WRITTEN TASK: Repeat exactly the lines of the entries below from the one with "const frontOfBack = buildBack();" through the one with "if empty is", both ends included, and nothing else.

RAW RECORDS:

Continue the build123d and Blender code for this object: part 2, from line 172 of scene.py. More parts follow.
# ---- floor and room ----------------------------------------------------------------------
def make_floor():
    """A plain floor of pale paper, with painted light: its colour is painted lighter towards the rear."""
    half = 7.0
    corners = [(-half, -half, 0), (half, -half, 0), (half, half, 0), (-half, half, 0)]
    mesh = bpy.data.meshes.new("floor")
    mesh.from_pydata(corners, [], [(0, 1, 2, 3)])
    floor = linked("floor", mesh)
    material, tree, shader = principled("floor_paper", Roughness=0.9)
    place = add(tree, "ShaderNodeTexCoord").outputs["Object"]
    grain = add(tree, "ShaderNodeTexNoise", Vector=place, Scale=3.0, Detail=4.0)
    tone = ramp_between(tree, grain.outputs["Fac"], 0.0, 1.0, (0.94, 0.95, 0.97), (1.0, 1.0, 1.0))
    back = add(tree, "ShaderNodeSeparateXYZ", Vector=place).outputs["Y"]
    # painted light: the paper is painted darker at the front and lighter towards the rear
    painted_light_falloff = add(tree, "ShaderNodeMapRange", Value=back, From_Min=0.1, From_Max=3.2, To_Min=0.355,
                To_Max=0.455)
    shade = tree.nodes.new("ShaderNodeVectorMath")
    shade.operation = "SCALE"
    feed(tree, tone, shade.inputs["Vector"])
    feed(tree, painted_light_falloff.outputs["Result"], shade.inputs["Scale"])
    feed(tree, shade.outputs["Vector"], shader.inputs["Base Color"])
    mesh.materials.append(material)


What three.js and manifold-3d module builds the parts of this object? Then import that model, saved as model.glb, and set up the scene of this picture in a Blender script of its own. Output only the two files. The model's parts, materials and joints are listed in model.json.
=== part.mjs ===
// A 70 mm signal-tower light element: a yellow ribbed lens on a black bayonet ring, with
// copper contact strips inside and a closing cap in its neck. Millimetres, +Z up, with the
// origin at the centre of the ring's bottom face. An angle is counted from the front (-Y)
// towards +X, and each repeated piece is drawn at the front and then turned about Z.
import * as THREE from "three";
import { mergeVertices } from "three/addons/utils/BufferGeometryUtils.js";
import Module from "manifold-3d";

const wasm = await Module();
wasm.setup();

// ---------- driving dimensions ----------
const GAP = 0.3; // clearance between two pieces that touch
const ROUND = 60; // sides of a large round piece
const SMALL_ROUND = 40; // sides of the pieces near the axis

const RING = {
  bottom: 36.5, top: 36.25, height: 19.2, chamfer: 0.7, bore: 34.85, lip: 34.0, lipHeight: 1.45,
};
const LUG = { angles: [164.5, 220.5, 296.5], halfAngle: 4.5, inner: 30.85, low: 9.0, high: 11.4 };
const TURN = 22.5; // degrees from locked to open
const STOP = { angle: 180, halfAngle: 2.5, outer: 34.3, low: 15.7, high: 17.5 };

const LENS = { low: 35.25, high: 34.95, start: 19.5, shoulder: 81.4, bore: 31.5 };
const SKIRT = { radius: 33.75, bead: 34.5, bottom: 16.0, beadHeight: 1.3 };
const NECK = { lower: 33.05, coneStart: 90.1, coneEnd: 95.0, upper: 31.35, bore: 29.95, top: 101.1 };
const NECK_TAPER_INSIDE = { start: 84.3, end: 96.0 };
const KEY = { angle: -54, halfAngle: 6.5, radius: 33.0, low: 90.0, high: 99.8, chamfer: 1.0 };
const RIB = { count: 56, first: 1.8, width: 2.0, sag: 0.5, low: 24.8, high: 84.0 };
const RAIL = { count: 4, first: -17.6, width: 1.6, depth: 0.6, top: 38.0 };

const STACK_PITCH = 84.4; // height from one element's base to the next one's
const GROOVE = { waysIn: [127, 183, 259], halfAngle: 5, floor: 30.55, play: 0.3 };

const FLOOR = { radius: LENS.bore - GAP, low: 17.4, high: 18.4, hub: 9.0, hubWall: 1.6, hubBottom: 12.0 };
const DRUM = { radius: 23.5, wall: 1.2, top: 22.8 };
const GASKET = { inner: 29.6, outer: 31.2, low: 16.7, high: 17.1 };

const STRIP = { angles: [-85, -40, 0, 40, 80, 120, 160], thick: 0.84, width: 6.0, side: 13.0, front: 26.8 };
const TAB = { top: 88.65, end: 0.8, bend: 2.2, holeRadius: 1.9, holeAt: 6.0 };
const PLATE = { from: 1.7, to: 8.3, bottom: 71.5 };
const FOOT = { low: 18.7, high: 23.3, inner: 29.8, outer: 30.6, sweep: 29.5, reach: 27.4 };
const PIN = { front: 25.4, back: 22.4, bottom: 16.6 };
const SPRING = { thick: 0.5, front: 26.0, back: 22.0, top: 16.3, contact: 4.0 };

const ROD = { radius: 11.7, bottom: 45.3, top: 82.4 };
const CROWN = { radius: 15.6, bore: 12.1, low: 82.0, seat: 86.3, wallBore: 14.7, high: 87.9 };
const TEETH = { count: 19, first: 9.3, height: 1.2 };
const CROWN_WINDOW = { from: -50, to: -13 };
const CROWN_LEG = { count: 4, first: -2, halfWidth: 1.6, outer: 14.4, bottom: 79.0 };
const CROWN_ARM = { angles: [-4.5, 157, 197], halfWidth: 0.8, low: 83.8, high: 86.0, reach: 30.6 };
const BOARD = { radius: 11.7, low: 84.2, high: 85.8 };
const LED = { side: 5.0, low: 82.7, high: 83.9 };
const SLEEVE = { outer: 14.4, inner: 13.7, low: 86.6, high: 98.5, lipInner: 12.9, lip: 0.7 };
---
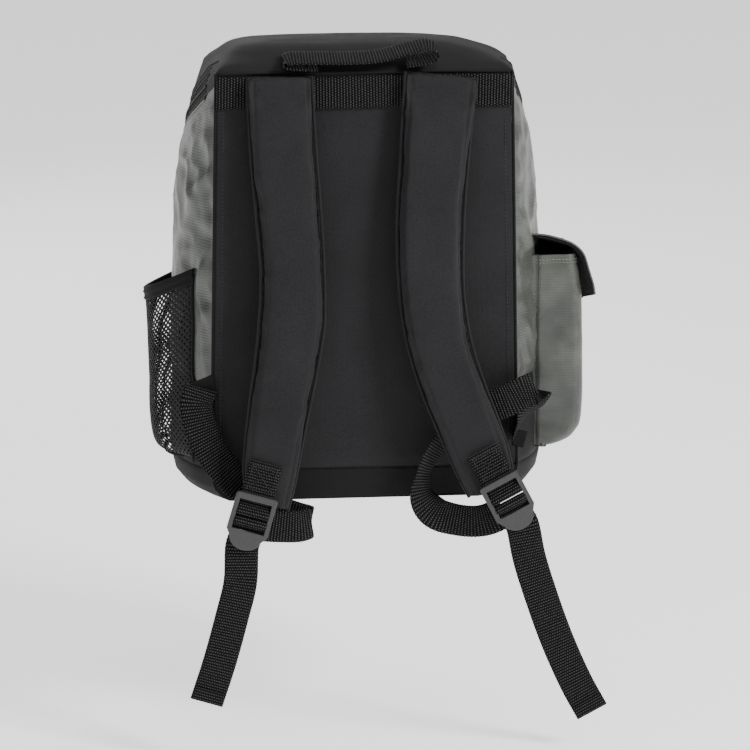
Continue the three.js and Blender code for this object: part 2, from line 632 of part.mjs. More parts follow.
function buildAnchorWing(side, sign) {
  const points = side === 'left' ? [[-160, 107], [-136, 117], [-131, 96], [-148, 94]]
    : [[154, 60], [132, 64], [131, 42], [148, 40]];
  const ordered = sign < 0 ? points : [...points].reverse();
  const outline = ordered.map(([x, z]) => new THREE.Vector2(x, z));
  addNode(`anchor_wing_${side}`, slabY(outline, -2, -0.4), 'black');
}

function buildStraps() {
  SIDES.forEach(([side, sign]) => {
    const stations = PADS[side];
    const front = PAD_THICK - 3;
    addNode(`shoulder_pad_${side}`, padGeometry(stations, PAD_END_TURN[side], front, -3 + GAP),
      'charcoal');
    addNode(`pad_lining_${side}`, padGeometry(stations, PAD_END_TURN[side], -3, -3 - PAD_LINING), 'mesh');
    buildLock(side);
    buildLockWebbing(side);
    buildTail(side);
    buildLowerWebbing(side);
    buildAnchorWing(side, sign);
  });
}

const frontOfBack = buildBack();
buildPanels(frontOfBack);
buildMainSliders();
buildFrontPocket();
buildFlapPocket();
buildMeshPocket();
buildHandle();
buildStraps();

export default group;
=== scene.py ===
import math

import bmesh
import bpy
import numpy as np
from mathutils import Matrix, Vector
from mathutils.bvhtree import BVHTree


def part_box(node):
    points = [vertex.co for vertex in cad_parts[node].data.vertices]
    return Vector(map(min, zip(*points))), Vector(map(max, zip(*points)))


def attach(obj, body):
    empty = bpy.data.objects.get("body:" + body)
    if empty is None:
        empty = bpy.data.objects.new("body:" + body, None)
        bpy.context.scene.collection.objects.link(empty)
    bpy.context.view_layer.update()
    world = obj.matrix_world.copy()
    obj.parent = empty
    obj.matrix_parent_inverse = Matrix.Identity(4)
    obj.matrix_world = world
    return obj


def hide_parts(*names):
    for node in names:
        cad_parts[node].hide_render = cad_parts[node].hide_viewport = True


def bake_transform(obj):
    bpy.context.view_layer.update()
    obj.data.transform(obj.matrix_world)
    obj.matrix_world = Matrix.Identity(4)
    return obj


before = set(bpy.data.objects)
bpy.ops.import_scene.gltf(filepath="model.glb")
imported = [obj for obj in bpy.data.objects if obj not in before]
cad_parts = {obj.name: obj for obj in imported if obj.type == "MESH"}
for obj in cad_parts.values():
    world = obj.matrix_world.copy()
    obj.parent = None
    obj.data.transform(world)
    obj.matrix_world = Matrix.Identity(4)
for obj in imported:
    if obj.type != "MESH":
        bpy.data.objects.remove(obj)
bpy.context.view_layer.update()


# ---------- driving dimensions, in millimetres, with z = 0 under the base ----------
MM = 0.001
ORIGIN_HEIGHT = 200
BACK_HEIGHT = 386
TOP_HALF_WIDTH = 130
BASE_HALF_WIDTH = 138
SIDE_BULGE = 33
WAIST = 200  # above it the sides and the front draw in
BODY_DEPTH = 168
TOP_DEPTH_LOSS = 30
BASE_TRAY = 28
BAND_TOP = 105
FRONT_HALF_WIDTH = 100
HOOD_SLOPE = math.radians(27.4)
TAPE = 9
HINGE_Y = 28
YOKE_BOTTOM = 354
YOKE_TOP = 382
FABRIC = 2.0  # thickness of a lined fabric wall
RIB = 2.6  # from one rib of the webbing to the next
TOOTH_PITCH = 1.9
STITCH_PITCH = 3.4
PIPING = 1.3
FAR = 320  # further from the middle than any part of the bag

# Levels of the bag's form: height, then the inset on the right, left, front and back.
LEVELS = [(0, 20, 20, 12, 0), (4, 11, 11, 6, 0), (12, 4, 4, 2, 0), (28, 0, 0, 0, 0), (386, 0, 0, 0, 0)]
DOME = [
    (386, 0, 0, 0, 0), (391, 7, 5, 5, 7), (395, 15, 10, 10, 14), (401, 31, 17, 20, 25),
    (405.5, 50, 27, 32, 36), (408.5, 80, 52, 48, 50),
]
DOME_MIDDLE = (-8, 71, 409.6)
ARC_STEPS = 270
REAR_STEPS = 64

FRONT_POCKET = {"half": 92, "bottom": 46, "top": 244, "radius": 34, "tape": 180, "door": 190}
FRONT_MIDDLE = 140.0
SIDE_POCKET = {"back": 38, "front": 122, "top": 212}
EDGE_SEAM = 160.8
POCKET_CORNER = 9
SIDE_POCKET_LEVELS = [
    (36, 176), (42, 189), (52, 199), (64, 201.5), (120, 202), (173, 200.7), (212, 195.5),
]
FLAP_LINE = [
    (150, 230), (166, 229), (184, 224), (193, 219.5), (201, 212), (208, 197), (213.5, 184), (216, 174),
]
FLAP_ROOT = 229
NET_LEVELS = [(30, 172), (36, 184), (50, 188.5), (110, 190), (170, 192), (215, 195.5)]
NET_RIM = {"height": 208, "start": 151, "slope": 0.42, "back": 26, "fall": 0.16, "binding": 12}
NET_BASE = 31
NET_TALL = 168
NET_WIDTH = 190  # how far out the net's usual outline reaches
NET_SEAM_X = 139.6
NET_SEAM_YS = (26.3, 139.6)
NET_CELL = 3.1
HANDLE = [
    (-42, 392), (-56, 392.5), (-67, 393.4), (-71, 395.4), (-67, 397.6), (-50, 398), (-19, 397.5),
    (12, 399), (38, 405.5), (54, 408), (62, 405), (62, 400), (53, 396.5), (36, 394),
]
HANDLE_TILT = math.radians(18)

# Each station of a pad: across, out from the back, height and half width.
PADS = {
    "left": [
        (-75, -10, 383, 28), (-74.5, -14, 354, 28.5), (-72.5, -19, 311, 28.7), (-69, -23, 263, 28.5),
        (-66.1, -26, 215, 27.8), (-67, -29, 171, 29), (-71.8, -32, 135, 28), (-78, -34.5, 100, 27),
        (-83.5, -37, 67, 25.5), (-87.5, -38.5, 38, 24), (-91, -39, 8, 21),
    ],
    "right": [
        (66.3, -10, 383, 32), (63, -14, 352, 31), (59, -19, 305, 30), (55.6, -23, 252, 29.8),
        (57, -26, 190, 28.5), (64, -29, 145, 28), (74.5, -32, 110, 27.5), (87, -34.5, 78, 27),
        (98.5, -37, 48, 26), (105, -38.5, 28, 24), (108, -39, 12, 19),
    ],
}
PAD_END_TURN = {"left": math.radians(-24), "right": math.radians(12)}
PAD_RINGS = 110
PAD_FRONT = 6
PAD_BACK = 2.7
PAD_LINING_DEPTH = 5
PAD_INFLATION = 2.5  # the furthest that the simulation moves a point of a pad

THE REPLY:
const frontOfBack = buildBack();
buildPanels(frontOfBack);
buildMainSliders();
buildFrontPocket();
buildFlapPocket();
buildMeshPocket();
buildHandle();
buildStraps();

export default group;
=== scene.py ===
import math

import bmesh
import bpy
import numpy as np
from mathutils import Matrix, Vector
from mathutils.bvhtree import BVHTree


def part_box(node):
    points = [vertex.co for vertex in cad_parts[node].data.vertices]
    return Vector(map(min, zip(*points))), Vector(map(max, zip(*points)))


def attach(obj, body):
    empty = bpy.data.objects.get("body:" + body)
    if empty is None:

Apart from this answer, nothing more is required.